GOAL OF THE EXERCISE: Write each line out exactly, leaving none out.

DATASET CONTENT:

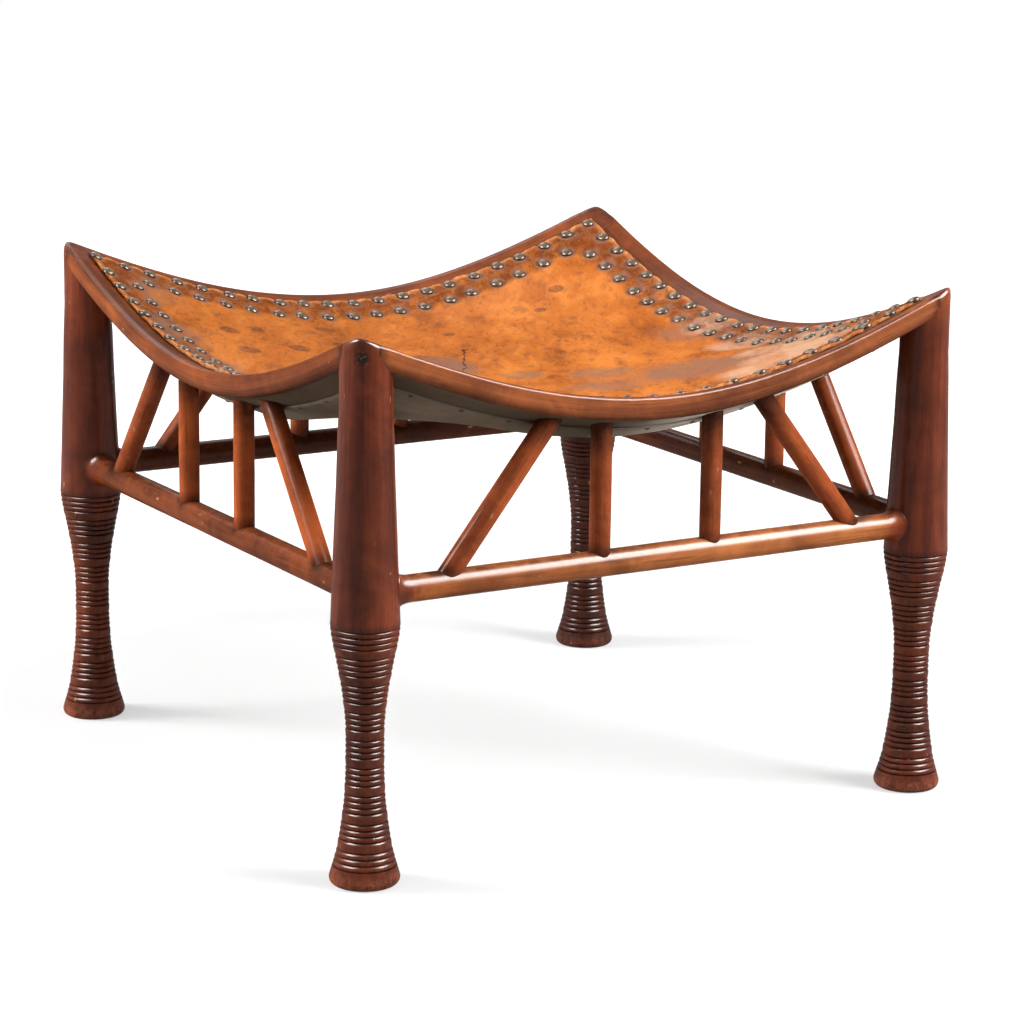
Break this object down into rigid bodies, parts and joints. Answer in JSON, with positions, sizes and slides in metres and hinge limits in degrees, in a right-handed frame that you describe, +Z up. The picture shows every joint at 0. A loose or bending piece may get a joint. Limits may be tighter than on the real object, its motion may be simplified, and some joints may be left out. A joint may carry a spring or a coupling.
{
  "type": "square stool",
  "caption": "Square wooden stool with ring-turned legs, round stretchers, upright spindles and leaning braces, and a dished leather seat nailed over curved rails.",
  "frame": {"origin": "on the floor, in the middle of the four feet", "axes": "+Z up; the front, the side that faces right in the picture, is -Y; +X to the right seen from the front"},
  "size_m": [0.4426, 0.4426, 0.3278],
  "materials": {
    "leg_mahogany": "dark polished mahogany",
    "rail_mahogany": "polished mahogany",
    "stretcher_mahogany": "polished mahogany",
    "spindle_mahogany": "polished mahogany",
    "seat_leather": "worn tan hide",
    "lining_canvas": "dull canvas"
  },
  "bodies": {
    "root": {"leg_front_right": "leg_mahogany", "leg_back_right": "leg_mahogany", "leg_back_left": "leg_mahogany", "leg_front_left": "leg_mahogany", "seat_rail_front": "rail_mahogany", "seat_rail_right": "rail_mahogany", "seat_rail_back": "rail_mahogany", "seat_rail_left": "rail_mahogany", "stretcher_front": "stretcher_mahogany", "stretcher_right": "stretcher_mahogany", "stretcher_back": "stretcher_mahogany", "stretcher_left": "stretcher_mahogany", "front_spindle_left": "spindle_mahogany", "front_spindle_right": "spindle_mahogany", "front_brace_left": "spindle_mahogany", "front_brace_right": "spindle_mahogany", "right_spindle_left": "spindle_mahogany", "right_spindle_right": "spindle_mahogany", "right_brace_left": "spindle_mahogany", "right_brace_right": "spindle_mahogany", "back_spindle_left": "spindle_mahogany", "back_spindle_right": "spindle_mahogany", "back_brace_left": "spindle_mahogany", "back_brace_right": "spindle_mahogany", "left_spindle_left": "spindle_mahogany", "left_spindle_right": "spindle_mahogany", "left_brace_left": "spindle_mahogany", "left_brace_right": "spindle_mahogany", "seat_leather": "seat_leather", "seat_lining": "lining_canvas"}
  },
  "joints": []
}
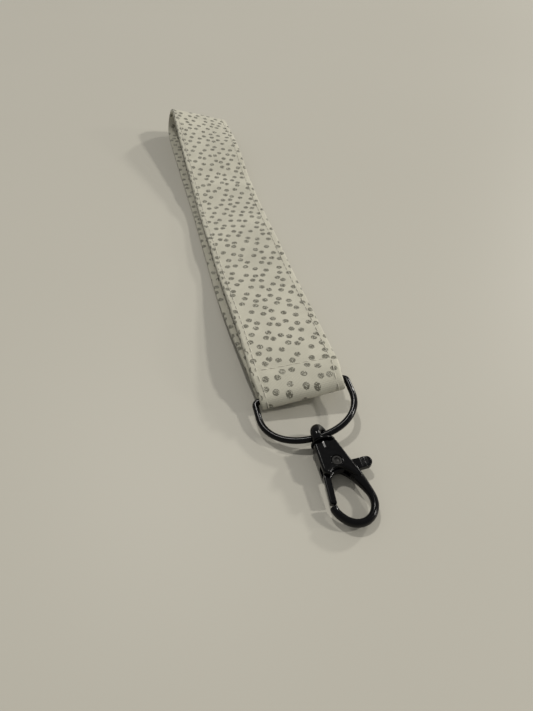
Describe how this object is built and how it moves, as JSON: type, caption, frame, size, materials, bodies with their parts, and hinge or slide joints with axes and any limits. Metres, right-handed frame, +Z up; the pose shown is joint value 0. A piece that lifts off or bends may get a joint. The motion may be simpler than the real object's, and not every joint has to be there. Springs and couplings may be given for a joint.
{
  "type": "wristlet_keychain",
  "caption": "Cotton wristlet strap with a dotted print, looped through a black D-ring that carries a black swivel lobster clasp with a thumb trigger.",
  "frame": {"origin": "On the strap's underside where it lies flat on the table, halfway along the strap", "axes": "+Z up from the table; +Y along the strap to its far fold; -Y towards the clasp; +X across, on the side of the thumb tab"},
  "size_m": [0.0301, 0.2281, 0.0138],
  "materials": {
    "cotton_print": "matte woven cotton, off-white, with silver glitter dots",
    "core_webbing": "white cotton webbing, hidden inside",
    "sewing_thread": "off-white polyester thread",
    "black_coat": "glossy black coat over die-cast and drawn metal",
    "dark_steel": "dark blackened steel"
  },
  "bodies": {
    "strap": {"fabric_cover": "cotton_print", "strap_core": "core_webbing", "edge_needle_thread_left": "sewing_thread", "edge_needle_thread_right": "sewing_thread", "edge_bobbin_thread_left": "sewing_thread", "edge_bobbin_thread_right": "sewing_thread", "seam_needle_thread": "sewing_thread", "seam_bobbin_thread": "sewing_thread"},
    "ring": {"d_ring": "black_coat"},
    "eye": {"swivel_eye": "black_coat"},
    "clasp": {"clasp_body": "black_coat", "trigger_rivet": "dark_steel", "trigger_spring": "dark_steel"},
    "trigger": {"trigger_lever": "black_coat"}
  },
  "joints": [
    {"name": "ring_swing", "type": "hinge", "parent": "strap", "child": "ring", "pos_m": [0.0001, -0.0898, 0.00488], "axis": [0.9903, 0, 0.1392], "range_deg": [-80, 80]},
    {"name": "clasp_tilt", "type": "hinge", "parent": "ring", "child": "eye", "pos_m": [0.00114, -0.10524, 0.00366], "axis": [0.9903, 0, 0.1392], "range_deg": [-70, 70]},
    {"name": "clasp_swivel", "type": "hinge", "parent": "eye", "child": "clasp", "pos_m": [0.00114, -0.10524, 0.00366], "axis": [0, -0.9984, -0.0558], "continuous": true},
    {"name": "trigger_pull", "type": "hinge", "parent": "clasp", "child": "trigger", "pos_m": [0.00239, -0.11393, 0.00306], "axis": [0, -0.0558, 0.9984], "range_deg": [0, 28], "stiffness_Nm_per_rad": 0.01, "springref_deg": -20.05}
  ]
}
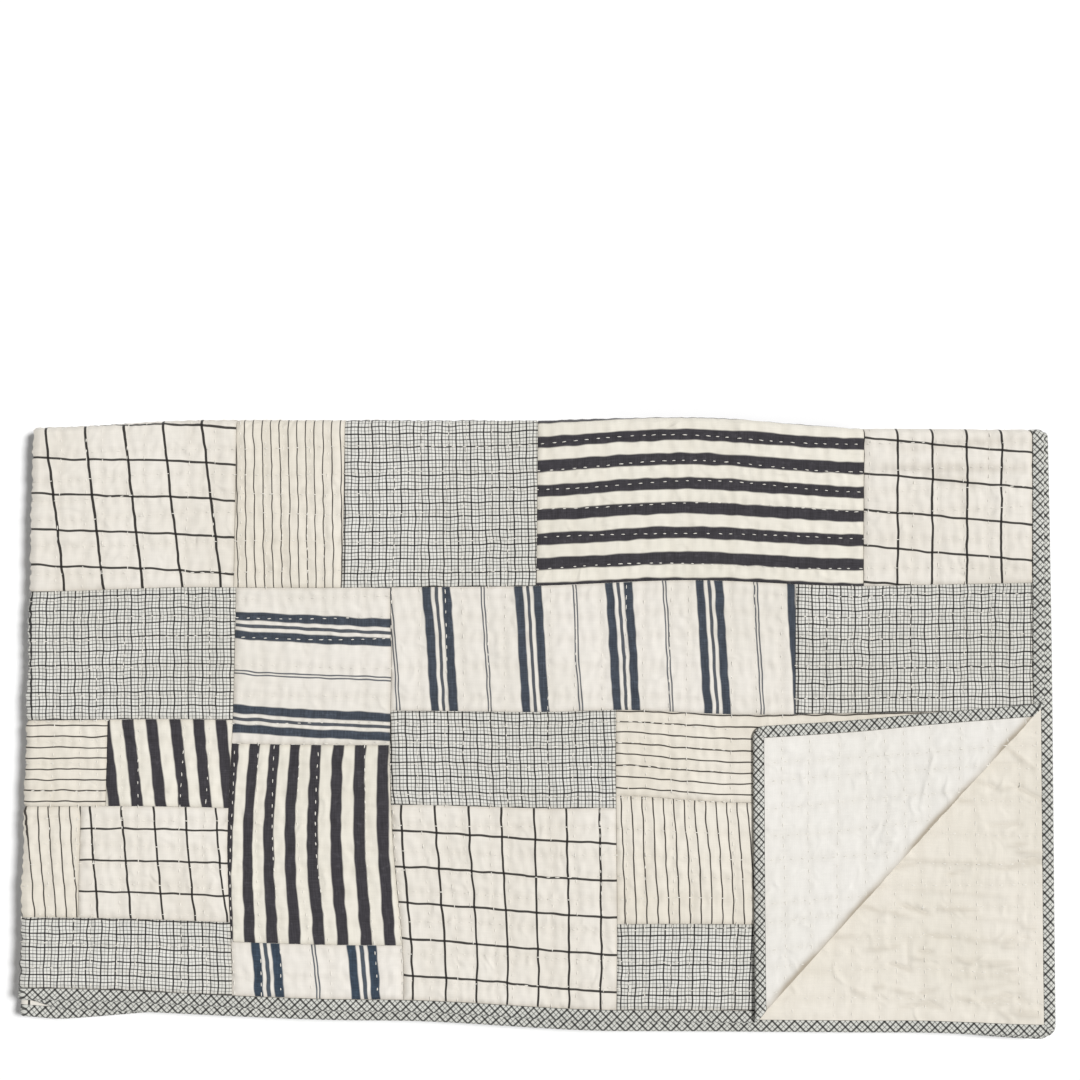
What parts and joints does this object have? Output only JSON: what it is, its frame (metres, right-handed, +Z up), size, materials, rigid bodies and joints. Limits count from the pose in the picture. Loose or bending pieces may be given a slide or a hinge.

RESULT:
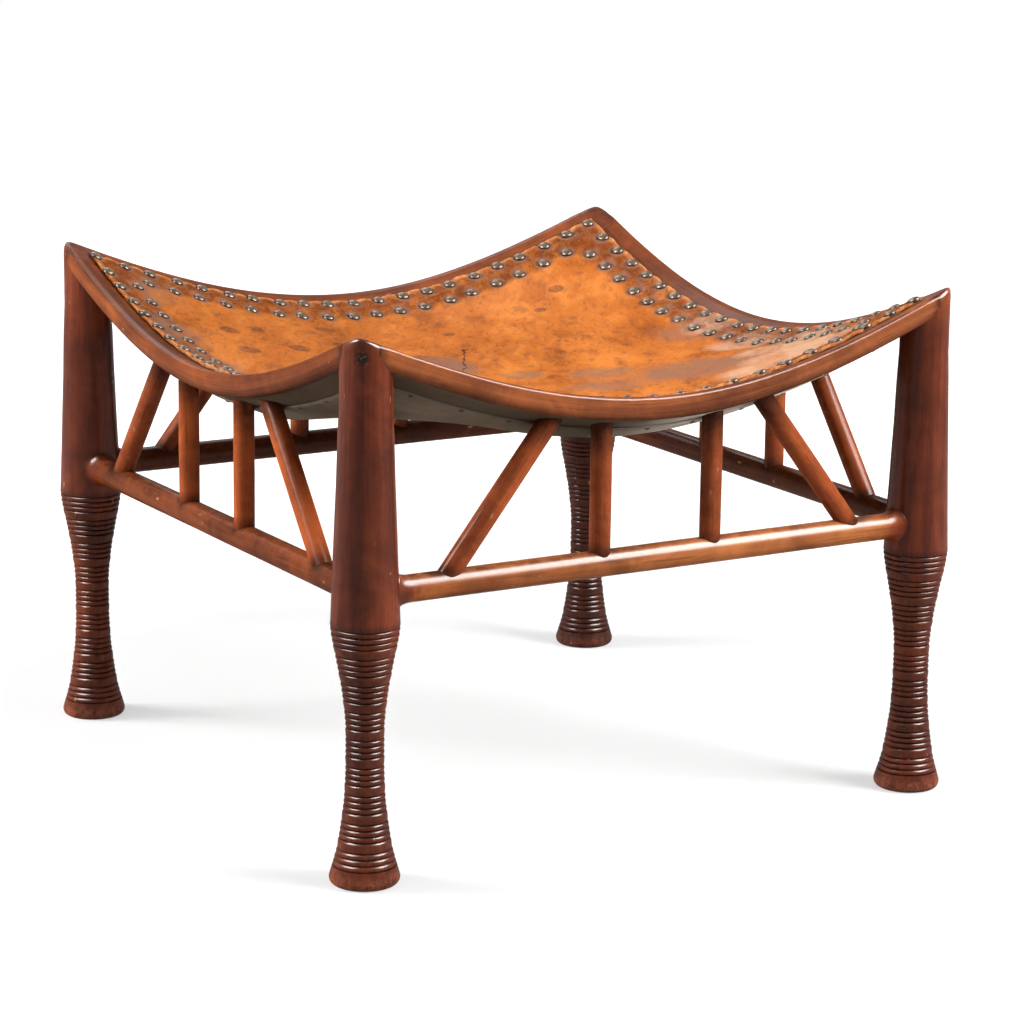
Break this object down into rigid bodies, parts and joints. Answer in JSON, with positions, sizes and slides in metres and hinge limits in degrees, in a right-handed frame that you describe, +Z up. The picture shows every joint at 0. A loose or bending piece may get a joint. Limits may be tighter than on the real object, its motion may be simplified, and some joints may be left out. A joint may carry a spring or a coupling.
{
  "type": "square stool",
  "caption": "Square wooden stool with ring-turned legs, round stretchers, upright spindles and leaning braces, and a dished leather seat nailed over curved rails.",
  "frame": {"origin": "on the floor, in the middle of the four feet", "axes": "+Z up; the front, the side that faces right in the picture, is -Y; +X to the right seen from the front"},
  "size_m": [0.4426, 0.4426, 0.3278],
  "materials": {
    "leg_mahogany": "dark polished mahogany",
    "rail_mahogany": "polished mahogany",
    "stretcher_mahogany": "polished mahogany",
    "spindle_mahogany": "polished mahogany",
    "seat_leather": "worn tan hide",
    "lining_canvas": "dull canvas"
  },
  "bodies": {
    "root": {"leg_front_right": "leg_mahogany", "leg_back_right": "leg_mahogany", "leg_back_left": "leg_mahogany", "leg_front_left": "leg_mahogany", "seat_rail_front": "rail_mahogany", "seat_rail_right": "rail_mahogany", "seat_rail_back": "rail_mahogany", "seat_rail_left": "rail_mahogany", "stretcher_front": "stretcher_mahogany", "stretcher_right": "stretcher_mahogany", "stretcher_back": "stretcher_mahogany", "stretcher_left": "stretcher_mahogany", "front_spindle_left": "spindle_mahogany", "front_spindle_right": "spindle_mahogany", "front_brace_left": "spindle_mahogany", "front_brace_right": "spindle_mahogany", "right_spindle_left": "spindle_mahogany", "right_spindle_right": "spindle_mahogany", "right_brace_left": "spindle_mahogany", "right_brace_right": "spindle_mahogany", "back_spindle_left": "spindle_mahogany", "back_spindle_right": "spindle_mahogany", "back_brace_left": "spindle_mahogany", "back_brace_right": "spindle_mahogany", "left_spindle_left": "spindle_mahogany", "left_spindle_right": "spindle_mahogany", "left_brace_left": "spindle_mahogany", "left_brace_right": "spindle_mahogany", "seat_leather": "seat_leather", "seat_lining": "lining_canvas"}
  },
  "joints": []
}
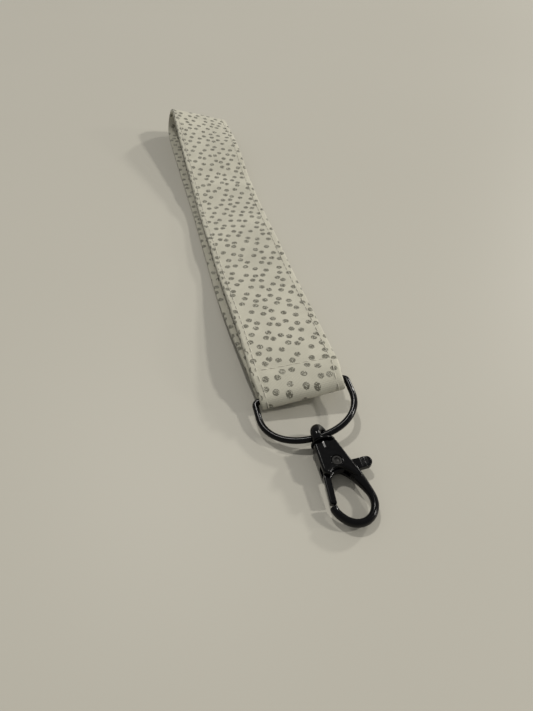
Describe how this object is built and how it moves, as JSON: type, caption, frame, size, materials, bodies with their parts, and hinge or slide joints with axes and any limits. Metres, right-handed frame, +Z up; the pose shown is joint value 0. A piece that lifts off or bends may get a joint. The motion may be simpler than the real object's, and not every joint has to be there. Springs and couplings may be given for a joint.
{
  "type": "wristlet_keychain",
  "caption": "Cotton wristlet strap with a dotted print, looped through a black D-ring that carries a black swivel lobster clasp with a thumb trigger.",
  "frame": {"origin": "On the strap's underside where it lies flat on the table, halfway along the strap", "axes": "+Z up from the table; +Y along the strap to its far fold; -Y towards the clasp; +X across, on the side of the thumb tab"},
  "size_m": [0.0301, 0.2281, 0.0138],
  "materials": {
    "cotton_print": "matte woven cotton, off-white, with silver glitter dots",
    "core_webbing": "white cotton webbing, hidden inside",
    "sewing_thread": "off-white polyester thread",
    "black_coat": "glossy black coat over die-cast and drawn metal",
    "dark_steel": "dark blackened steel"
  },
  "bodies": {
    "strap": {"fabric_cover": "cotton_print", "strap_core": "core_webbing", "edge_needle_thread_left": "sewing_thread", "edge_needle_thread_right": "sewing_thread", "edge_bobbin_thread_left": "sewing_thread", "edge_bobbin_thread_right": "sewing_thread", "seam_needle_thread": "sewing_thread", "seam_bobbin_thread": "sewing_thread"},
    "ring": {"d_ring": "black_coat"},
    "eye": {"swivel_eye": "black_coat"},
    "clasp": {"clasp_body": "black_coat", "trigger_rivet": "dark_steel", "trigger_spring": "dark_steel"},
    "trigger": {"trigger_lever": "black_coat"}
  },
  "joints": [
    {"name": "ring_swing", "type": "hinge", "parent": "strap", "child": "ring", "pos_m": [0.0001, -0.0898, 0.00488], "axis": [0.9903, 0, 0.1392], "range_deg": [-80, 80]},
    {"name": "clasp_tilt", "type": "hinge", "parent": "ring", "child": "eye", "pos_m": [0.00114, -0.10524, 0.00366], "axis": [0.9903, 0, 0.1392], "range_deg": [-70, 70]},
    {"name": "clasp_swivel", "type": "hinge", "parent": "eye", "child": "clasp", "pos_m": [0.00114, -0.10524, 0.00366], "axis": [0, -0.9984, -0.0558], "continuous": true},
    {"name": "trigger_pull", "type": "hinge", "parent": "clasp", "child": "trigger", "pos_m": [0.00239, -0.11393, 0.00306], "axis": [0, -0.0558, 0.9984], "range_deg": [0, 28], "stiffness_Nm_per_rad": 0.01, "springref_deg": -20.05}
  ]
}
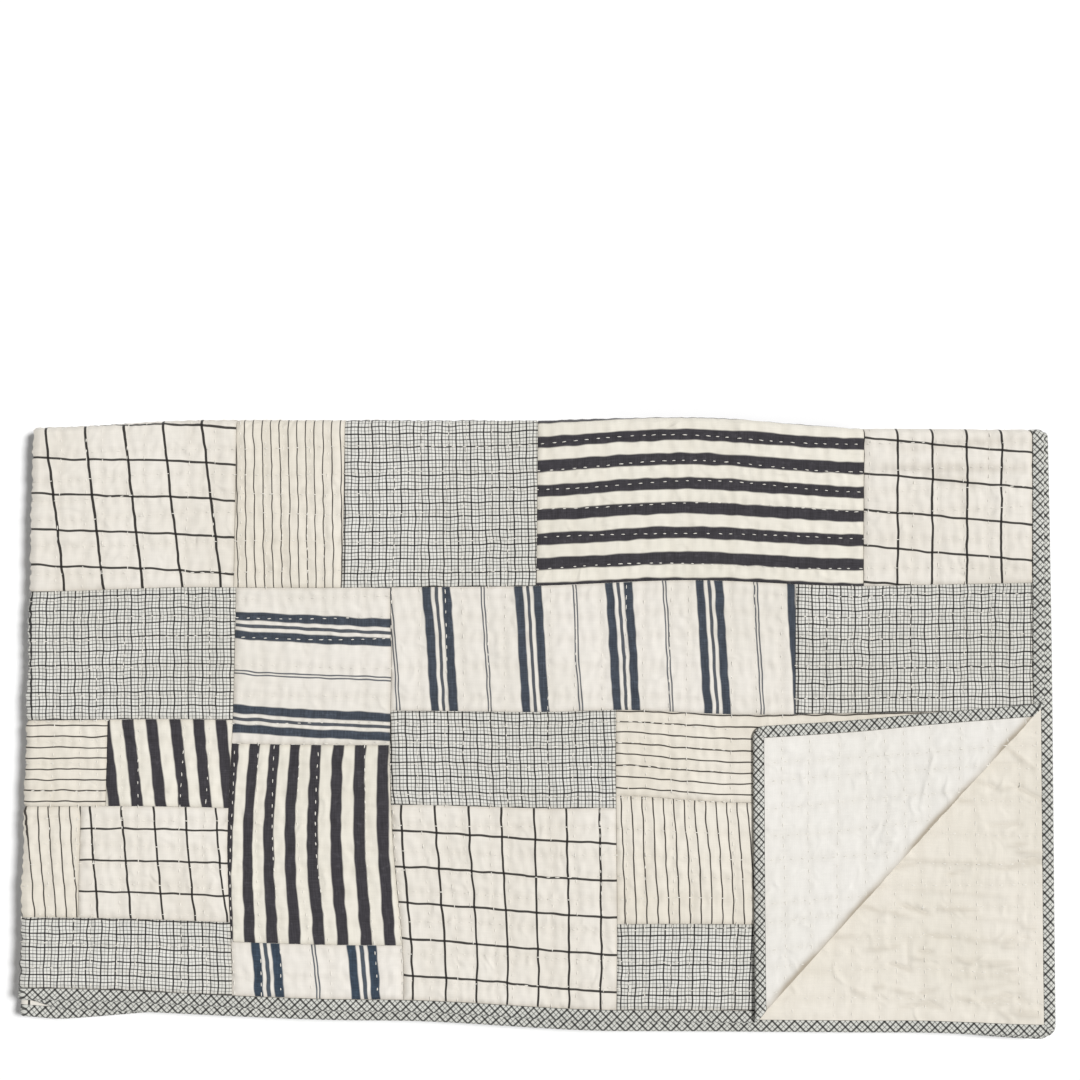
What parts and joints does this object have? Output only JSON: what it is, its frame (metres, right-handed, +Z up), size, materials, rigid bodies and joints. Limits count from the pose in the picture. Loose or bending pieces may be given a slide or a hinge.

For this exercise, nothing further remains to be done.